Thankfully, Jesus can heal “absence wounds” (wounds left by the absence of things we need but don’t get).* With troubleshooting at several points to remove blockages, three-year-old Eileen was able to experience Jesus’ living, healing presence with her in the kitchen, where she had been stuck for so long, needing and longing for connection that she could never get. Jesus gave the little girl in the memory the things that she had not gotten from her mother. Where her mother had not noticed her or wanted to be with her, Jesus focused on her intently and was glad to be with her. Where her mother had never said “I love you,” Jesus said “I have loved you…from the beginning of time.” And where her mother had never held her, Jesus picked her up, set her on His lap, and held her so closely that she could feel His heart beating. Jesus cared for and filled the places where she had previously always felt empty and unsatisfied. Immediately after the session, Eileen wrote in her journal, “I feel loved, wanted,…cared for, connected, wonderful, not hungry, not tired, content,…peaceful, and joyful.”

The subject of ice cream, over-eating, and excess weight never actually came up during the session, but a couple of months afterward she realized that she was no longer eating ice cream. “I’d be driving home from work and I’d think, ‘I’m gonna go get some ice cream.’ And then another part of me would say, ‘I don’t want any ice cream.’” At a followup interview seven months after the initial Immanuel approach session, Eileen reported, “I really have not had ice cream hardly at all – I have some in my freezer right now. It’s been in there since Thanksgiving. I have not had any. I hardly even remember it’s there. I see it and it doesn’t mean a thing to me.” And then she commented spontaneously, “…on some very deep level I’ve been comforted by something other than ice cream, and I don’t need ice cream any more.” At a followup interview in May of 2006, a full year after the initial session, Eileen reported that she had lost ten pounds since the change in her attitude and behavior with respect to ice cream. Furthermore, these ten pounds had melted away without any dieting, exercise program, or any other weight loss intervention, and she seemed to be staying at this new, lower weight without any thought or effort.

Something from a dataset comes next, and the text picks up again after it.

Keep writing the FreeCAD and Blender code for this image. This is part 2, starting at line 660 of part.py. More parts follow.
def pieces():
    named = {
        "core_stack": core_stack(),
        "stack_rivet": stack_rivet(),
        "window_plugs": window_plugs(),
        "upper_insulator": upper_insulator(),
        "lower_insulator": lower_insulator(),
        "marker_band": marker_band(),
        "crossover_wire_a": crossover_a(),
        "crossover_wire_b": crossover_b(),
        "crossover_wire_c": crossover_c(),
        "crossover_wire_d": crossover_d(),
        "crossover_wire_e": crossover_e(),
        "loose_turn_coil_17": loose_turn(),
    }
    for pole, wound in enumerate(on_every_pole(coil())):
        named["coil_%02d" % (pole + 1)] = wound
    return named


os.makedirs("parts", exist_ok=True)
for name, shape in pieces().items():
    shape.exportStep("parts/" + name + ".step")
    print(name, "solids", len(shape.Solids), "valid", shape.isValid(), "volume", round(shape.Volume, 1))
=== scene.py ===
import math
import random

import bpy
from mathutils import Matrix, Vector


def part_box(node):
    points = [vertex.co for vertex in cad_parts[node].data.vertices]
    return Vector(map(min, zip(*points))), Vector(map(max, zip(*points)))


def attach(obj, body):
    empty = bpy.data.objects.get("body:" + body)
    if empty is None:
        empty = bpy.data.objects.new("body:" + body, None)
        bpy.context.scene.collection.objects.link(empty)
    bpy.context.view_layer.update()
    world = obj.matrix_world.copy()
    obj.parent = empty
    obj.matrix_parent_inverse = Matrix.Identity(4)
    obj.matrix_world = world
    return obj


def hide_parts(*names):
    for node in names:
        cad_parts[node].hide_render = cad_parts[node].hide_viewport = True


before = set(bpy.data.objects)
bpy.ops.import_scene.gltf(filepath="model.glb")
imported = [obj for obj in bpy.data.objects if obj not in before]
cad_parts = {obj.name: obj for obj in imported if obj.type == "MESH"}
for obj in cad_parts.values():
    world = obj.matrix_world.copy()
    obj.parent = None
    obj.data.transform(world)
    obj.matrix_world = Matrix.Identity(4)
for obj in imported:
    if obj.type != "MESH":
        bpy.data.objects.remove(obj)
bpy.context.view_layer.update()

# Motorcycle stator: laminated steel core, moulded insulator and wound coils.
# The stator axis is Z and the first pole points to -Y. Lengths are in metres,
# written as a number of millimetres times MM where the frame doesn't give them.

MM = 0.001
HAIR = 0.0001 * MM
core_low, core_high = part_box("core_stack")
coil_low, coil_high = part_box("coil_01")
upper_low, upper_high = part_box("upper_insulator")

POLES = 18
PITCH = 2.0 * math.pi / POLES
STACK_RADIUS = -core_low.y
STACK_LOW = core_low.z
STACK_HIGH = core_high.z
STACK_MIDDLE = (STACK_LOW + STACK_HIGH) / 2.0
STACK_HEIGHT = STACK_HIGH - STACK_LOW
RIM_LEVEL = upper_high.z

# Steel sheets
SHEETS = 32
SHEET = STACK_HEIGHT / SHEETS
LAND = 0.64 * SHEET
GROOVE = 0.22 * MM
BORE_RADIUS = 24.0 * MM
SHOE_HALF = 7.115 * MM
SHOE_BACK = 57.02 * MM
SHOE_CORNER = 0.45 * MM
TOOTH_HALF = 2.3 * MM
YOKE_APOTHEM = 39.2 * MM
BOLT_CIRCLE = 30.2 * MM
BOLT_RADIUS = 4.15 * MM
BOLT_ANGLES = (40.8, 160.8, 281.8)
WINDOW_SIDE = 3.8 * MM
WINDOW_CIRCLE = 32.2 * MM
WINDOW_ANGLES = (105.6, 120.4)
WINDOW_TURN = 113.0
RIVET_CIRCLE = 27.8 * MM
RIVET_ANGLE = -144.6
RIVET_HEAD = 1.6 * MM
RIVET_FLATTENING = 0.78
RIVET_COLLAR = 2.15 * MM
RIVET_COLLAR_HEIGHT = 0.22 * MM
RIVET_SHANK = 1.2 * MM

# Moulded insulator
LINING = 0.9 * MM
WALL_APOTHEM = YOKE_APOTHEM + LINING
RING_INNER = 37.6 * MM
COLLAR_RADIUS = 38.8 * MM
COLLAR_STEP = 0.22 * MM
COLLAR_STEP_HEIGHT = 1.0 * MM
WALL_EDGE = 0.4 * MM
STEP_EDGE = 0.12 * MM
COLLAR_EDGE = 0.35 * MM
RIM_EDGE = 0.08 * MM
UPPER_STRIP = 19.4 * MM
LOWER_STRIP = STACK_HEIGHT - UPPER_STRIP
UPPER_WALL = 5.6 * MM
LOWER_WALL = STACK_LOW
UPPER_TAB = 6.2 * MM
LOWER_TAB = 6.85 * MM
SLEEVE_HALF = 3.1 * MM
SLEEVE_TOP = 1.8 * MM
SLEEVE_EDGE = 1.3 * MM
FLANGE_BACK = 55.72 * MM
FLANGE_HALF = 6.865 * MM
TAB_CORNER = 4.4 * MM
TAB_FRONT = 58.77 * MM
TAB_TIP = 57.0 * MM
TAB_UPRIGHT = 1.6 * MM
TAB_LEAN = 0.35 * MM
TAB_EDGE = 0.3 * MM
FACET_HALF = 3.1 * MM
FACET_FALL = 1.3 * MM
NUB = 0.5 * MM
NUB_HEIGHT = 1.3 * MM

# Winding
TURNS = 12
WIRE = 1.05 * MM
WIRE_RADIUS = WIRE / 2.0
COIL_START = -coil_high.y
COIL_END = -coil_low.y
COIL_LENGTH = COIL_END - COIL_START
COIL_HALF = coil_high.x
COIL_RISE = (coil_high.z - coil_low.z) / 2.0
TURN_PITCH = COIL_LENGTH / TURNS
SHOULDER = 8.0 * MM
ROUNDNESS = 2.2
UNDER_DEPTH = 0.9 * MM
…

Finally, Eileen sits in front of me today, nearly eight years after the session in our training group, forty pounds lighter and feeling good about herself. She reports that ever since the healing interactions between herself and Jesus in the three-year-old kitchen memory, she has continued to feel satisfied in the place where she had always previously felt emptiness and craving. And her compulsive, addictive pattern of ice cream consumption has never returned. The additional thirty pounds did not melt away effortlessly, like the first ten (she has participated in the Curves program, with deliberate discipline regarding both eating and exercise since 2006), but this is still the first time in her life that she has been able to maintain her weight at such a stable, healthy place.**

Note: this session was recorded, and is available under the Live Ministry Session DVD title, Eileen: “Immanuel Intervention” (Intermediate).

~Karl Lehman, M.D., personal collection of Immanuel stories

Footnotes:

*The concepts of “type A,” or “absence trauma” (trauma from the absence of good things that you needed but didn’t get), and “type B” trauma (trauma from the presence of bad things that should not have happened) come from The Life Model: Living From the Heart Jesus Gave You, by James Friesen, E. James Wilder, and others (Shepherd’s House, Inc: Van Nuys, CA), 2000. See p.42 and following for their definitions and commentary. For more of our thoughts about “type A” trauma, see “The Immanuel Approach and ‘type A’ trauma” in the “Advanced Topics/Special Subjects” section of the “Resources” page of the Immanuel approach website (www.immanuelapproach.com).

**Eileen has maintained her weight within five pounds of her current baseline for the past three years.